* BEGIN *

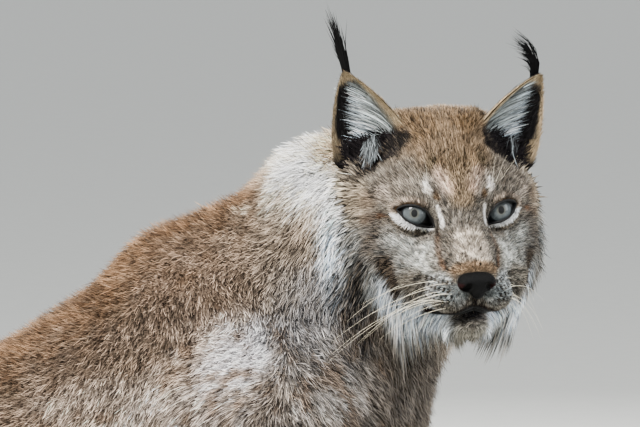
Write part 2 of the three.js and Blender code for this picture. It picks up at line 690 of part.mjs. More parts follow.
// The black tuft on an ear's tip, and the long hair that lies across its cup
function earLocks(side) {
  const { up, front, across } = earFrame(side);
  const locks = [];
  for (let i = 0; i < TUFT.count; i++) {
    const s = (2 * i) / (TUFT.count - 1) - 1;
    const root = earPoint(side, EAR.height - TUFT.sunk, 0.3 * s, 1);
    const straight = unit(add(up, TUFT_LEAN[side]));
    const along = headDirection(unit(add(add(straight, across, 0.09 * s), front, 0.06 * wobble(i))));
    const bend = headDirection(scale(TUFT_BEND[side], 1 - 0.2 * s));
    const length = (TUFT.length + TUFT.sunk) * (1 - 0.25 * Math.abs(s - 0.2) + 0.1 * wobble(i + 5));
    locks.push(makeLock({ ...TUFT, length, root, along, face: headDirection(front), bend }));
  }
  const inward = -SIDES[side];
  for (let i = 0; i < EAR_HAIR.count; i++) {
    const h = 4 + 11 * i;
    const edge = Math.sign(dot(across, [0, inward, 0])) * 0.9;
    const root = earPoint(side, h, edge, 2.4);
    const sweep = unit(add(add([0, -inward, 0], up, 0.55), front, 0.02));
    const bend = headDirection(scale(up, 9));
    const length = EAR_HAIR.length * (1 - 0.18 * i);
    locks.push(makeLock({ ...EAR_HAIR, length, root, along: headDirection(sweep), face: headDirection(front), bend }, 3));
  }
  return locks;
}

// A bar of the head's frame as a solid with few faces
function barSolid([a, b, ra, rb], fold = 1) {
  const ends = [[a, ra], [b, rb]].map(([c, r]) => {
    const centre = fromHead([c[0], c[1] * fold, c[2]]);
    return wasm.Manifold.sphere(r, 10).translate(centre);
  });
  return wasm.Manifold.hull(ends);
}

function makeNose() {
  const box = [[42, -24, -66], [74, 24, -26]];
  const toPad = (p) => noseField(toHead(p));
  const cuts = joined([barSolid(NOSTRIL), barSolid(NOSTRIL, -1), barSolid(PHILTRUM)]);
  cutters.nostrils = cuts;
  named.nose = largest(meshHead(...box, 4.6, { field: toPad }).subtract(cuts));
  cutters.nose = meshHead(...box, 4.6, { field: toPad, level: CURVED_GAP });
}

// The block above or below the line of the mouth, through the head from back to front.
function mouthBlock(above) {
  const shape = new THREE.Shape();
  const far = above ? 60 : -140;
  const apart = above ? GAP / 2 : -GAP / 2;
  shape.moveTo(-60, far);
  for (let y = -60; y <= 60; y += 6) shape.lineTo(y, mouthHeight([0, y, 0]) + apart);
  shape.lineTo(60, far);
  shape.closePath();
  const geometry = new THREE.ExtrudeGeometry(shape, { depth: 160, bevelEnabled: false });
  const ahead = new THREE.Vector3(1, 0, 0);
  const turn = new THREE.Matrix4().makeBasis(new THREE.Vector3(0, 1, 0), new THREE.Vector3(0, 0, 1), ahead);
  return solidOf(geometry, headMatrix.clone().multiply(turn).multiply(new THREE.Matrix4().makeTranslation(0, 0, -50)));
}

// The muzzle and the lower jaw meet along the mouth, with rounded lips.
function makeMuzzle() {
  const upper = (p) => {
    const q = toHead(p);
    return softCut(wholeField(p), q[2] - mouthHeight(q) - GAP / 2, 3);
  };
  const lower = (p) => {
    const q = toHead(p);
    return softCut(wholeField(p), mouthHeight(q) - GAP / 2 - q[2], 3);
  };
  const muzzle = meshHead([-4, -62, -76], [76, 62, 30], 7.5, { field: upper });
  named.muzzle = largest(muzzle.intersect(freed("muzzle")).intersect(mouthBlock(true)).subtract(cutters.nose).subtract(cutters.nostrils));
  const jaw = meshHead([-12, -62, -106], [68, 62, -50], 8.5, { field: lower });
  const whole = joined([jaw, ...beardLocks()]);
  named.lower_jaw = largest(whole.intersect(freed("muzzle")).intersect(mouthBlock(false)));
  cutters.beard = joined(beardLocks(GAP));
}

function makeHead() {
  const bare = meshHead(...HEAD_BOX, 13, { fine: FINE_FACE });
  const region = freed("head").intersect(freed("neck")).intersect(kept("muzzle"));
  let made = bare;
  for (const side of Object.keys(SIDES)) made = made.add(eyeBall(side, EYE_R + LID));
  made = made.intersect(region);
  for (const side of Object.keys(SIDES)) {
    made = made.subtract(eyeOpening(side)).subtract(eyeBall(side, EYE_R + GAP));
    named["eye_" + side] = eyeBall(side, EYE_R);
  }
  const locks = Object.keys(SIDES).flatMap(ruffLocks);
  made = joined([made, ...locks]);
  made = made.subtract(cutters.body).subtract(cutters.beard);
  made = made.intersect(kept("muzzle"));
  named.head = largest(made);
  const grown = meshHead(...HEAD_BOX, 13, { fine: FINE_FACE, level: CURVED_GAP });
  for (const side of Object.keys(SIDES)) {
    const ear = joined([earCup(side), ...earLocks(side)]);
    named["ear_" + side] = largest(ear.subtract(grown));
  }
}

makeTrunk();
makeNeck();
makeForelegs();
makeHindlegs();
makeTail();
makeNose();
makeMuzzle();
makeHead();

// Colour and roughness of each piece; a piece that isn't named here is the coat's own.
const COAT = [0xa88a66, 0.95];
const FINISH = {
  head: [0xa89a86, 0.95],
  muzzle: [0xc2ab8e, 0.95],
  lower_jaw: [0xded8cc, 0.95],
  nose: [0x3a2622, 0.45],
  eye_left: [0x8d9b9a, 0.1],
  eye_right: [0x8d9b9a, 0.1],
  ear_left: [0x8f7a62, 0.95],
  ear_right: [0x8f7a62, 0.95],
  neck: [0xb3a58f, 0.95],
  tail_tip: [0x1c1a19, 0.95],
};

const lynx = new THREE.Group();
for (const [name, made] of Object.entries(named)) {
  const [color, roughness] = FINISH[name] || COAT;
  const mesh = new THREE.Mesh(geometryOf(made), new THREE.MeshStandardMaterial({ color, roughness, metalness: 0 }));
  mesh.name = name;
  lynx.add(mesh);
}
lynx.position.set(...FLOOR_SHIFT);
export default lynx;
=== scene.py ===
"""A life-size Eurasian lynx, sitting with its head turned: skin, coat, eyes, nose and whiskers."""

import bpy
import numpy as np
from mathutils import Matrix


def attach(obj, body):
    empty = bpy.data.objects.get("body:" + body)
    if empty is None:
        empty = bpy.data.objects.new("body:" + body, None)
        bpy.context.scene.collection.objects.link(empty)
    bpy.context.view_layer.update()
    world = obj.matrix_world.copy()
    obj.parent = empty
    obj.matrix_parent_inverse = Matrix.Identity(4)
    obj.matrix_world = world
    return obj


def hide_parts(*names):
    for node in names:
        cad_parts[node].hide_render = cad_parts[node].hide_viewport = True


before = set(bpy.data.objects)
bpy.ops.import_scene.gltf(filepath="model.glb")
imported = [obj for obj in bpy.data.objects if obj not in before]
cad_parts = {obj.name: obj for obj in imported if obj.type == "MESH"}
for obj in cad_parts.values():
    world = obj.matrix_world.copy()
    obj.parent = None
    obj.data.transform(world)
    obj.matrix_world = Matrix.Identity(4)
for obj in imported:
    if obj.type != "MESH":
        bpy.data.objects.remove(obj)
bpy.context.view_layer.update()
RNG = np.random.default_rng(41)
MM = 0.001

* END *

Proceeding from the line containing "makeTrunk();" through the line containing "cad_parts[node].hide_render = cad_parts[node].hide_viewport", transcribe the lines above exactly, both end lines included.

*EXPECTED ANSWER:*
makeTrunk();
makeNeck();
makeForelegs();
makeHindlegs();
makeTail();
makeNose();
makeMuzzle();
makeHead();

// Colour and roughness of each piece; a piece that isn't named here is the coat's own.
const COAT = [0xa88a66, 0.95];
const FINISH = {
  head: [0xa89a86, 0.95],
  muzzle: [0xc2ab8e, 0.95],
  lower_jaw: [0xded8cc, 0.95],
  nose: [0x3a2622, 0.45],
  eye_left: [0x8d9b9a, 0.1],
  eye_right: [0x8d9b9a, 0.1],
  ear_left: [0x8f7a62, 0.95],
  ear_right: [0x8f7a62, 0.95],
  neck: [0xb3a58f, 0.95],
  tail_tip: [0x1c1a19, 0.95],
};

const lynx = new THREE.Group();
for (const [name, made] of Object.entries(named)) {
  const [color, roughness] = FINISH[name] || COAT;
  const mesh = new THREE.Mesh(geometryOf(made), new THREE.MeshStandardMaterial({ color, roughness, metalness: 0 }));
  mesh.name = name;
  lynx.add(mesh);
}
lynx.position.set(...FLOOR_SHIFT);
export default lynx;
=== scene.py ===
"""A life-size Eurasian lynx, sitting with its head turned: skin, coat, eyes, nose and whiskers."""

import bpy
import numpy as np
from mathutils import Matrix


def attach(obj, body):
    empty = bpy.data.objects.get("body:" + body)
    if empty is None:
        empty = bpy.data.objects.new("body:" + body, None)
        bpy.context.scene.collection.objects.link(empty)
    bpy.context.view_layer.update()
    world = obj.matrix_world.copy()
    obj.parent = empty
    obj.matrix_parent_inverse = Matrix.Identity(4)
    obj.matrix_world = world
    return obj


def hide_parts(*names):
    for node in names:
        cad_parts[node].hide_render = cad_parts[node].hide_viewport = True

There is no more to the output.